Challenge:
In the data below, find every line with the string "This" and pull it out.

Dataset content:
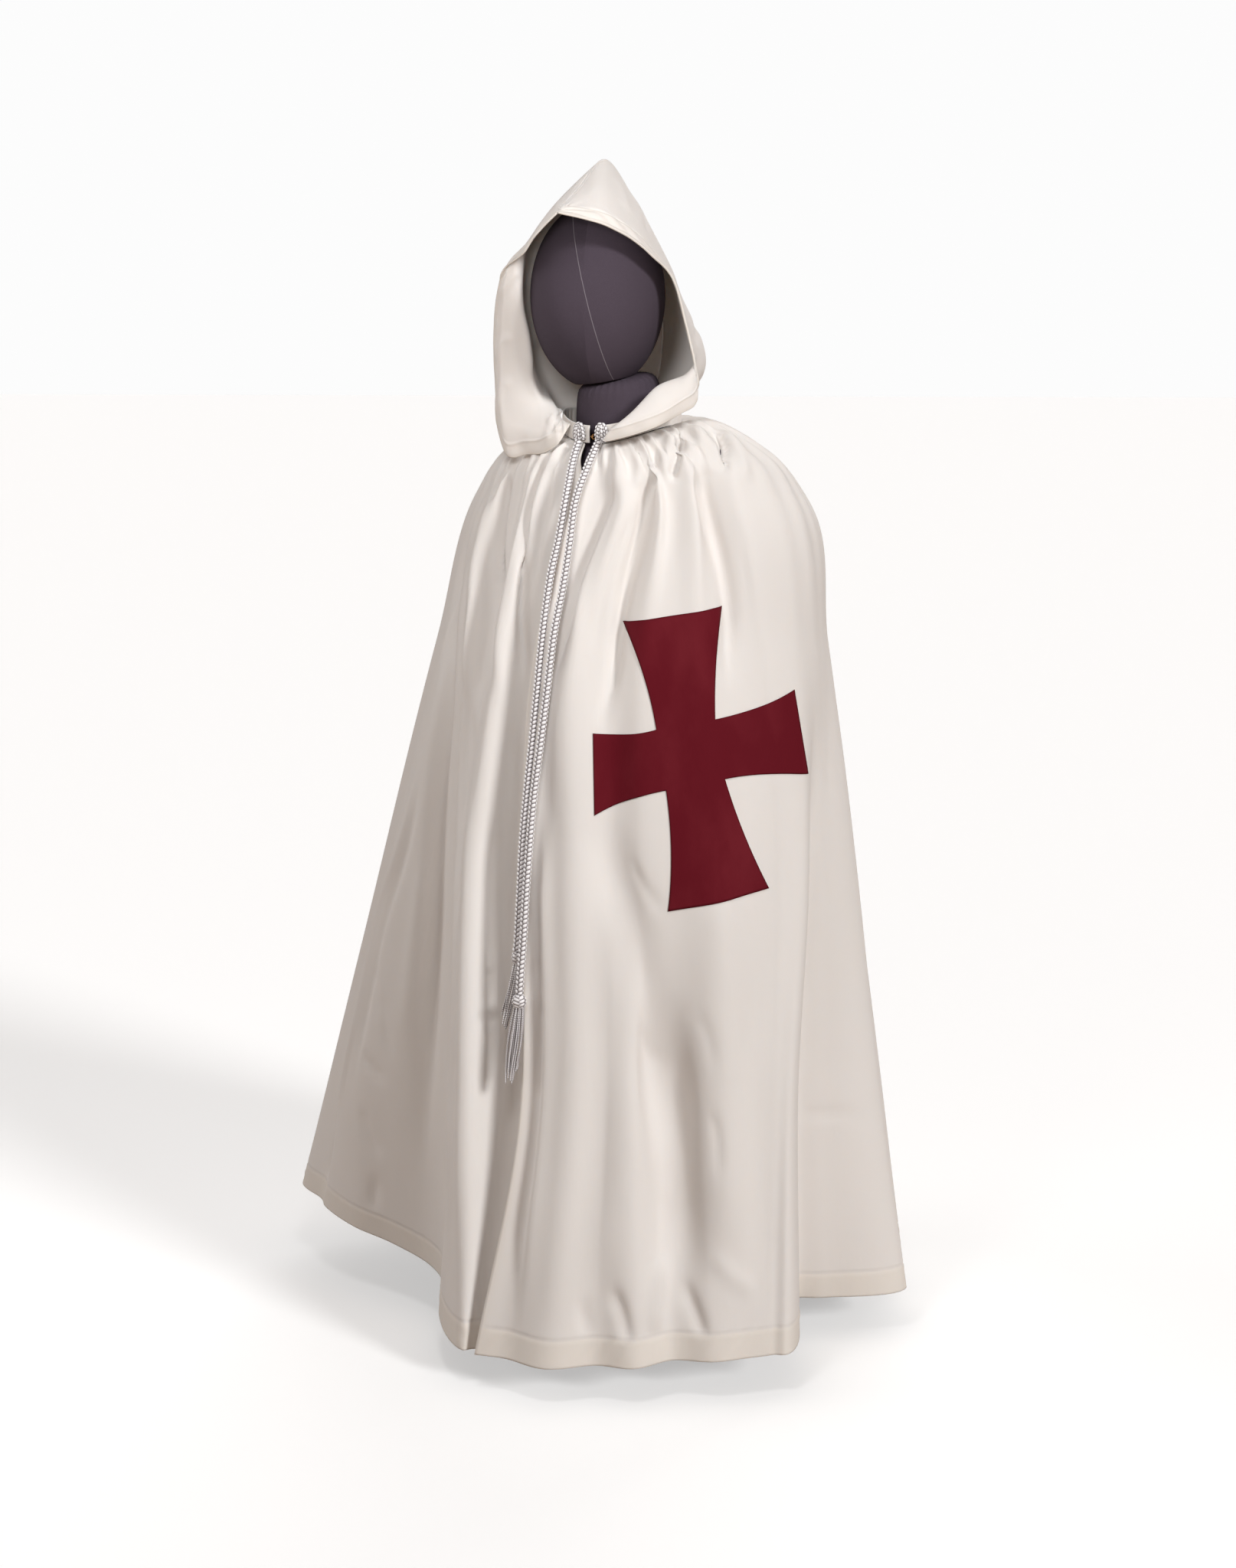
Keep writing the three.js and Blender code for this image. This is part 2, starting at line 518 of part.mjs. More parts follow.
function hoodHalf(sections, neck, side) {
  const surface = hoodSurface(sections, neck, side);
  const spread = (steps, end) => Array.from({ length: steps + 1 }, (_, i) => (i * end) / steps);
  const us = spread(HOOD_COLUMNS, HOOD_PARTS.length - 1);
  const ws = spread(HOOD_ROWS, sections.length);
  const step = { u: 0.05, w: 0.08 };
  const aside = side * SEAM_GAP * 0.6;
  const lining = sheetOf(surface, us, ws, (u, w, p) => p.setX(p.x + aside));
  const face = sheetOf(surface, us, ws, (u, w, p) => {
    const wall = u > HOOD_PARTS.length - 1.2 ? CASING : CLOTH;
    const outward = normalAt(surface, u, w, step, -side);
    if (u < 0.01) outward.setX(0).normalize(); // the wall's end lies in the plane of the centre seam
    if (w < 0.01) outward.setZ(0).normalize(); // and its foot stands upright round the neckband
    return p.setX(p.x + aside).addScaledVector(outward, wall);
  });
  return wallBetween(face, lining);
}

// ---------------------------------------------------------------- closure, cords and tassels
function torus(radius, tube, squash = 1) {
  return new THREE.TorusGeometry(radius, tube, 6, 14).scale(1, 1, squash);
}

// A coil of cord worked into a flat knot: two turns and the crown that crosses them.
function frog(bearing, lean) {
  const thickness = 3.7;
  const turns = [
    torus(6.4, 4.2, 0.95),
    torus(5, 3.6, 0.95).rotateZ(0.3).translate(0, 5.4, 0.5),
    torus(4.6, 3.4, 0.95).rotateZ(0.5).translate(0, -5.6, 0.5),
  ];
  const crown = new THREE.SphereGeometry(4.6, 8, 6).scale(1.5, 0.8, 0.85).rotateZ(lean).translate(0, 0, 0.9);
  const geometry = fuse([...turns, crown]);
  geometry.rotateX(Math.PI / 2);
  const place = bandPoint(BAND_OUTER + SEAM_GAP + thickness, bearing, 13.5);
  geometry.rotateZ(radians(bearing));
  return geometry.translate(place.x, place.y, place.z);
}

// A brass eye and the hook that holds it, in the gap between the ends of the neckband.
function hookAndEye() {
  const eye = torus(2.9, 0.8).rotateX(Math.PI / 2).translate(0.6, 0, 0);
  const shank = new THREE.CylinderGeometry(0.8, 0.8, 3.6, 6).rotateZ(Math.PI / 2).translate(-3.2, 0, 0);
  const bill = torus(1.7, 0.7).rotateX(Math.PI / 2).translate(-1.6, -0.6, 0);
  const geometry = fuse([eye, shank, bill]);
  const place = bandPoint((BAND_INNER + BAND_OUTER) / 2, 0, 9);
  return geometry.translate(place.x, place.y, place.z);
}

function circleShape(radius, sides) {
  const shape = new THREE.Shape();
  for (let i = 0; i < sides; i += 1) {
    const angle = (2 * Math.PI * i) / sides;
    const method = i === 0 ? "moveTo" : "lineTo";
    shape[method](radius * Math.cos(angle), radius * Math.sin(angle));
  }
  return shape;
}

function cord(points) {
  const path = new THREE.CatmullRomCurve3(points.map((p) => new THREE.Vector3(...p)), false, "centripetal");
  const options = { steps: CORD_STEPS, extrudePath: path, bevelEnabled: false };
  return new THREE.ExtrudeGeometry(circleShape(CORD_RADIUS, CORD_SIDES), options);
}

// A knotted head with strands that hang from it, fused at their roots. It hangs from the point top.
function tassel(top, size) {
  const low = size.height / 2;
  const head = new THREE.SphereGeometry(1, 10, 7).rotateX(Math.PI / 2);
  head.scale(size.width / 2, 0.4 * size.width, low);
  const pieces = [head];
  for (let i = 0; i < STRANDS; i += 1) {
    const angle = (2 * Math.PI * i * 5) / STRANDS;
    const ring = i % 2 === 0 ? 1 : 0.45;
    const across = Math.cos(angle) * ring;
    const deep = Math.sin(angle) * ring;
    const reach = size.length * (0.9 + 0.1 * Math.cos(3.1 * i));
    const root = new THREE.Vector3(across * size.root, 0.55 * deep * size.root, -0.55 * low);
    const tip = new THREE.Vector3(across * size.spread + size.lean, 0.5 * deep * size.spread, -low - reach);
    tip.x += root.x;
    tip.y += root.y - reach * size.slope;
    const middle = root.clone().lerp(tip, 0.5);
    middle.x -= 0.25 * size.lean;
    const path = new THREE.CatmullRomCurve3([root, middle, tip]);
    const options = { steps: STRAND_STEPS, extrudePath: path, bevelEnabled: false };
    pieces.push(new THREE.ExtrudeGeometry(circleShape(STRAND_RADIUS, STRAND_SIDES), options));
  }
  return fuse(pieces).translate(top.x, top.y, top.z - low - SEAM_GAP);
}

// ---------------------------------------------------------------- dress form
const HEAD = { centre: [-15, -85, 1293], halfWidth: 86, halfDepth: 97, halfHeight: 121, turn: 18 };
const JOINT = { x: 3, y: -66, z: 1189.5, slopeX: 0.09, slopeY: 0.18, radius: 51 };
const NECK_BASE = { x: 0, y: -48, z: 1118, slopeX: 0, slopeY: 0.22, radius: 60 };

const planeHeight = (plane, x, y) => plane.z + plane.slopeX * (x - plane.x) + plane.slopeY * (y - plane.y);

// A circle, seen from above, that lies in a tilted plane.
function discLoop(plane, radius, lift, count = FORM_SIDES) {
  return Array.from({ length: count }, (_, i) => {
    const angle = (2 * Math.PI * i) / count;
    const x = plane.x + radius * Math.sin(angle);
    const y = plane.y - radius * Math.cos(angle);
    return new THREE.Vector3(x, y, planeHeight(plane, x, y) + lift);
  });
}

function formHead() {
  const egg = new THREE.SphereGeometry(1, 24, 14).rotateX(Math.PI / 2);
  egg.scale(HEAD.halfWidth, HEAD.halfDepth, HEAD.halfHeight);
  egg.rotateZ(radians(HEAD.turn)).translate(...HEAD.centre);
  const wide = 200;
  const below = loft([discLoop(JOINT, wide, -wide, 8), discLoop(JOINT, wide, SEAM_GAP, 8)]);
  return geometryFrom(solidOf(egg).subtract(solidOf(below)));
}

function formNeck() {
  const waisted = { x: 1, y: -56, z: 1153, slopeX: 0.05, slopeY: 0.2 };
  return loft([
    discLoop(NECK_BASE, NECK_BASE.radius, SEAM_GAP),
    discLoop(waisted, 56, 0),
    discLoop(JOINT, JOINT.radius, 0),
  ]);
}

// Rings of the torso, like the mantle's but without arms: the shoulders end in rounded caps.
const TORSO = [
  { cy: 0, left: 120, right: 120, front: 92, back: 84,
    zFront: 566, zLeft: 566, zRight: 566, zBack: 566 },
  { cy: 0, left: 158, right: 158, front: 112, back: 102,
    zFront: 600, zLeft: 600, zRight: 600, zBack: 600 },
  { cy: 0, left: 138, right: 138, front: 98, back: 84,
    zFront: 740, zLeft: 740, zRight: 740, zBack: 740 },
  { cy: 0, left: 162, right: 162, front: 124, back: 102,
    zFront: 880, zLeft: 880, zRight: 880, zBack: 880 },
  { cy: 0, left: 196, right: 190, front: 136, back: 106,
    zFront: 975, zLeft: 960, zRight: 960, zBack: 975 },
  { cy: 0, left: 222, right: 214, front: 140, back: 108,
    zFront: 1026, zLeft: 1020, zRight: 1020, zBack: 1024 },
  { cy: -15, left: 184, right: 180, front: 118, back: 90,
    zFront: 1050, zLeft: 1089.6, zRight: 1087, zBack: 1098 },
  { cy: -40, left: 104, right: 104, front: 82, back: 84,
    zFront: 1080, zLeft: 1120, zRight: 1119, zBack: 1125 },
];

function formTorso() {
  const loops = TORSO.map((ring) =>
    Array.from({ length: FORM_SIDES }, (_, i) => ringPoint(ring, (360 * i) / FORM_SIDES, 0)));
  return loft([...loops, discLoop(NECK_BASE, NECK_BASE.radius + 6, 0)]);
}

function lathe(profile, segments) {
  const points = profile.map(([r, z]) => new THREE.Vector2(r, z));
  return new THREE.LatheGeometry(points, segments).rotateX(Math.PI / 2);
}

function formBase() {
  const edge = BASE_RADIUS;
  return lathe([
    [0, 0], [edge - 2, 0], [edge, 3], [edge, 8],
    [edge - 10, BASE_HEIGHT - 2], [40, BASE_HEIGHT], [0, BASE_HEIGHT],
  ], FORM_SIDES);
}

function formPole() {
  const low = BASE_HEIGHT + SEAM_GAP;
  const high = POLE_TOP - SEAM_GAP;
  return lathe([[0, low], [POLE_RADIUS, low], [POLE_RADIUS, high], [0, high]], 16);
}

// ---------------------------------------------------------------- assembly
const end = (points) => new THREE.Vector3(...points[points.length - 1]);
const group = new THREE.Group();
group.name = "templar_mantle";
group.add(
  named("mantle_left", mantleHalf(LEFT), IVORY),
  named("mantle_right", mantleHalf(RIGHT), IVORY),
  named("hood_left", hoodHalf(HOOD_LEFT, HOOD_NECK_LEFT, 1), IVORY),
  named("hood_right", hoodHalf(HOOD_RIGHT, HOOD_NECK_RIGHT, -1), IVORY),
  named("neckband", neckband(), IVORY),
  named("cross", cross(), RED, 0.7),
  named("frog_left", frog(10, 0.9), RAYON, 0.5),
  named("frog_right", frog(-13, -0.9), RAYON, 0.5),
  named("hook_and_eye", hookAndEye(), BRASS, 0.35, 0.9),
  named("cord_left", cord(CORD_LEFT), RAYON, 0.5),
  named("cord_right", cord(CORD_RIGHT), RAYON, 0.5),
  named("tassel_left", tassel(end(CORD_LEFT), TASSEL_LEFT), RAYON, 0.5),
  named("tassel_right", tassel(end(CORD_RIGHT), TASSEL_RIGHT), RAYON, 0.5),
  named("form_head", formHead(), LINEN, 0.95),
  named("form_neck", formNeck(), LINEN, 0.95),
  named("form_torso", formTorso(), LINEN, 0.95),
  named("form_pole", formPole(), STEEL, 0.35, 0.9),
  named("form_base", formBase(), PAINTED, 0.5, 0.4),
);

export default group;
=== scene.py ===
"""Looks of a hooded mantle of ivory gabardine with a red cross, worn on a linen-covered dress form.

Everything is in metres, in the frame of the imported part: +Z up, the wearer faces -Y and the wearer's
left is +X. The tables of the cloth hold millimetres, as the part's own drawings do.
"""

import logging
import math
from dataclasses import dataclass
from enum import Enum
from typing import Callable, Optional, Sequence

import bmesh
import bpy
import numpy as np
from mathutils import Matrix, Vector
from mathutils.bvhtree import BVHTree


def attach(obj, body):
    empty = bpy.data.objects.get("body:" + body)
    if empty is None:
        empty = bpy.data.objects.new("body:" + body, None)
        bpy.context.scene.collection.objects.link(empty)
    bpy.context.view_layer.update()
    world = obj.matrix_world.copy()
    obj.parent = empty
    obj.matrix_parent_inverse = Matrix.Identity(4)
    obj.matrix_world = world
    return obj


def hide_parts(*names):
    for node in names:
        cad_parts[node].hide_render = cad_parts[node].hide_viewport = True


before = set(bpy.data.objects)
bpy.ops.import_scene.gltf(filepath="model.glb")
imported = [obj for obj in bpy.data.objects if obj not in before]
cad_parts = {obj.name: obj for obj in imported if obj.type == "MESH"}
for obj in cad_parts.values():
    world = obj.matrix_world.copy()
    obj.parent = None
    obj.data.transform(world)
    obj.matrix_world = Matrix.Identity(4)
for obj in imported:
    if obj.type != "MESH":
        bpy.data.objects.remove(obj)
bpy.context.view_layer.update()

LOG = logging.getLogger("mantle")
MM = 0.001
BODY = "root"
WORN_PREFIX = "finish_"

Point = tuple[float, float, float]
Pair = tuple[float, float]


# ---------------------------------------------------------------- camera, floor and light
PICTURE_WIDTH = 1614
PICTURE_HEIGHT = 2048
AXIS_COLUMN = 835
HORIZON_ROW = 500
FOCAL_PIXELS = 3300
EYE_DISTANCE = 3.3
EYE_HEIGHT = 1.181
EYE_AZIMUTH = math.radians(28)
SENSOR = 36.0


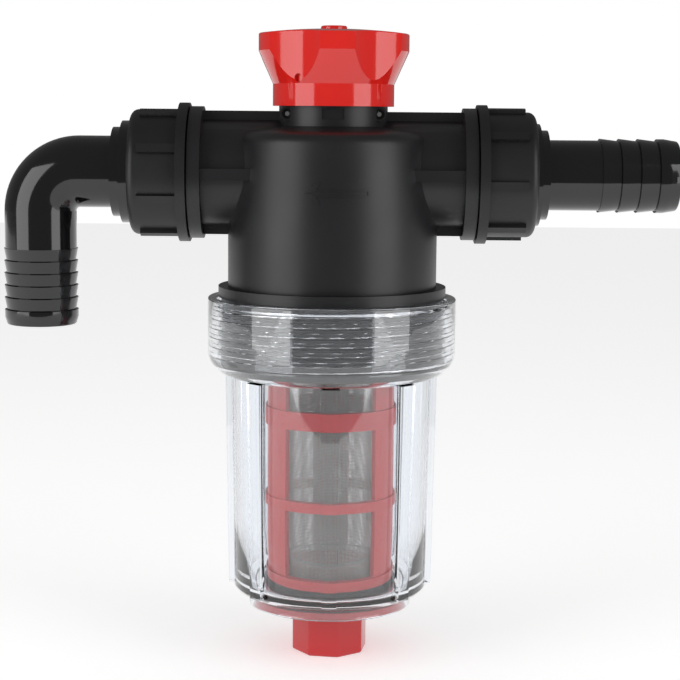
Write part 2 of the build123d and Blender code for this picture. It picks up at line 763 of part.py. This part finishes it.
# Straight inlet tail with four barbs
with BuildPart() as inlet_tail:
    with BuildSketch(port_sketch):
        root = tail_points(1, inlet_collar, inlet_step)
        inlet_barb_x = root[-1][0] + inlet_tube
        outline = root + [
            (root[-1][0], tube_radius),
            (inlet_barb_x, tube_radius),
        ]
        for number in range(inlet_barbs - 1):
            crest = inlet_barb_x + number * inlet_barb_pitch
            outline += [(crest, barb_radius), (crest + inlet_barb_pitch, barb_root)]
        crest = inlet_barb_x + (inlet_barbs - 1) * inlet_barb_pitch
        outline += [
            (crest, barb_radius),
            (crest + end_land, barb_radius),
            (crest + inlet_end, barb_root),
            (crest + inlet_end, tail_bore),
        ]
        with BuildLine():
            Polyline(*outline, close=True)
        make_face()
    revolve(axis=port_axis)
    fillet(inlet_tail.faces().sort_by(Axis.X)[-1].edges(), 0.9)
save(inlet_tail.part, "inlet_tail")

# Outlet elbow with six barbs on its lower leg
with BuildPart() as outlet_elbow:
    with BuildSketch(port_sketch):
        root = tail_points(-1, outlet_collar, outlet_step)
        with BuildLine():
            Polyline(*root, (root[-1][0], tail_bore), close=True)
        make_face()
    revolve(axis=port_axis)
    elbow_start = root[-1][0]
    elbow_stop_z = port_z - outlet_barb_drop
    bend_start = (elbow_start - elbow_run, port_z)
    leg_x = bend_start[0] - bend_radius
    bend_end = (leg_x, port_z - bend_radius)
    with BuildLine(Plane.XZ) as centre_line:
        Line((elbow_start, port_z), bend_start)
        TangentArc(bend_start, bend_end, tangent=(-1, 0))
        Line(bend_end, (leg_x, elbow_stop_z))
    with BuildSketch(Plane(origin=(elbow_start, 0, port_z), x_dir=(0, 1, 0), z_dir=(-1, 0, 0))):
        Circle(elbow_radius)
        Circle(tail_bore, mode=Mode.SUBTRACT)
    sweep(path=centre_line.wires()[0])
    with BuildSketch(Plane(origin=(leg_x, 0, 0), x_dir=(1, 0, 0), z_dir=(0, -1, 0))):
        outline = [(tail_bore, elbow_stop_z)]
        for number in range(outlet_barbs - 1):
            crest = elbow_stop_z - number * outlet_barb_pitch
            outline += [(barb_radius, crest), (barb_root, crest - outlet_barb_pitch)]
        crest = elbow_stop_z - (outlet_barbs - 1) * outlet_barb_pitch
        outline += [
            (barb_radius, crest),
            (barb_radius, crest - end_land),
            (barb_root, crest - outlet_end),
            (tail_bore, crest - outlet_end),
        ]
        with BuildLine():
            Polyline(*outline, close=True)
        make_face()
    revolve(axis=Axis((leg_x, 0, 0), (0, 0, 1)))
    fillet(outlet_elbow.faces().sort_by(Axis.Z)[0].edges(), 0.9)
save(outlet_elbow.part, "outlet_elbow")
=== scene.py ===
import math
import bmesh
import bpy
from mathutils import Matrix, Vector


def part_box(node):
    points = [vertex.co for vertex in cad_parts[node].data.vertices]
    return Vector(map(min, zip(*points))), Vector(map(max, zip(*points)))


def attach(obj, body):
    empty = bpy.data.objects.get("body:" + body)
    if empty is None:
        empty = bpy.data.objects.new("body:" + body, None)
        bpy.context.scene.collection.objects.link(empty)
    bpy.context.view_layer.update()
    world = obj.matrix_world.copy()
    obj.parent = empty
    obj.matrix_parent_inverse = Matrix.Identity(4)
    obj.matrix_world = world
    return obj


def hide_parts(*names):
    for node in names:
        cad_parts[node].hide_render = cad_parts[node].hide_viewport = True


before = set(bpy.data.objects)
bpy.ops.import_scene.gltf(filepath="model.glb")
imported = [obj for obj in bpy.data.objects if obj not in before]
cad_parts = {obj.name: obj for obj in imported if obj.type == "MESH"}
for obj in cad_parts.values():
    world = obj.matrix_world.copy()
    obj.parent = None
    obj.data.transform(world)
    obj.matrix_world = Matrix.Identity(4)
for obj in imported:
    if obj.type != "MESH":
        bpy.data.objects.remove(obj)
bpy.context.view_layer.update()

mm = 0.001


# Head: the black T-shaped body that carries the ports, the neck and the threaded skirt.
# Glass-filled polypropylene, moulded in one shot in a spark-eroded tool, so its black is
# soft, with wide grey highlights and a fine even grain.
def colour(code):
    """Turns an sRGB hex value to the linear colour that a shader takes."""
    channels = [int(code[at:at + 2], 16) / 255 for at in (1, 3, 5)]
    return [c / 12.92 if c <= 0.04045 else ((c + 0.055) / 1.055) ** 2.4 for c in channels] + [1]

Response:
Keep writing the three.js and Blender code for this image. This is part 2, starting at line 518 of part.mjs. More parts follow.
Write part 2 of the build123d and Blender code for this picture. It picks up at line 763 of part.py. This part finishes it.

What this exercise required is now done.